Tuesday, March 17, 2026 at 06:58 PM

Nvidia has announced an expansion of its upcoming Vera Rubin architecture, adding a seventh processor to the previously announced six-chip platform. This platform represents the next generation of Nvidia's AI infrastructure, following the Blackwell series.

Context

At the GTC 2026 conference on March 16, 2026, Nvidia expanded its upcoming Vera Rubin AI platform by adding a seventh specialized processor, moving beyond the six-chip architecture originally detailed at CES 2026. This updated platform, designed for the era of agentic AI and reinforcement learning, now includes the Vera CPU, Rubin GPU, NVLink 6 Switch, ConnectX-9 SuperNIC, BlueField-4 DPU, and Spectrum-6 Ethernet Switch, alongside new high-performance storage or inference-specific accelerators like the Groq 3 LPU. This integration allows the entire rack to function as a single unit of compute, achieving a 10x reduction in inference token costs compared to the previous Blackwell generation.

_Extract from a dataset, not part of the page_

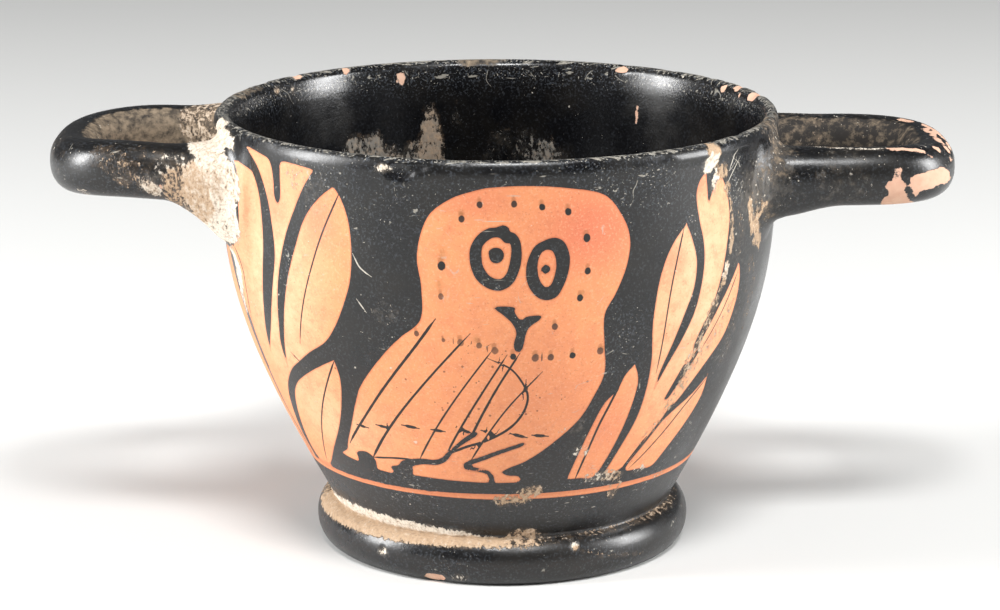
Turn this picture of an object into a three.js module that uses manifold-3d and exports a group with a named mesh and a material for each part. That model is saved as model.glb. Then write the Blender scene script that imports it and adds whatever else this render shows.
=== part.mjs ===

The Vera Rubin platform is scheduled for full production and partner availability in the second half of 2026, with major cloud providers like AWS, Google Cloud, and Microsoft set to deploy instances. Key hardware highlights include the 88-core Vera CPU, which delivers 1.2 TB/s of memory bandwidth, and the NVL72 rack-scale system that provides up to 50 petaFLOPS of FP4 performance. This aggressive roadmap aims to support the transition to million-GPU environments and orbital data centers, with Nvidia claiming the new architecture is 50% faster and twice as efficient as traditional rack-scale solutions.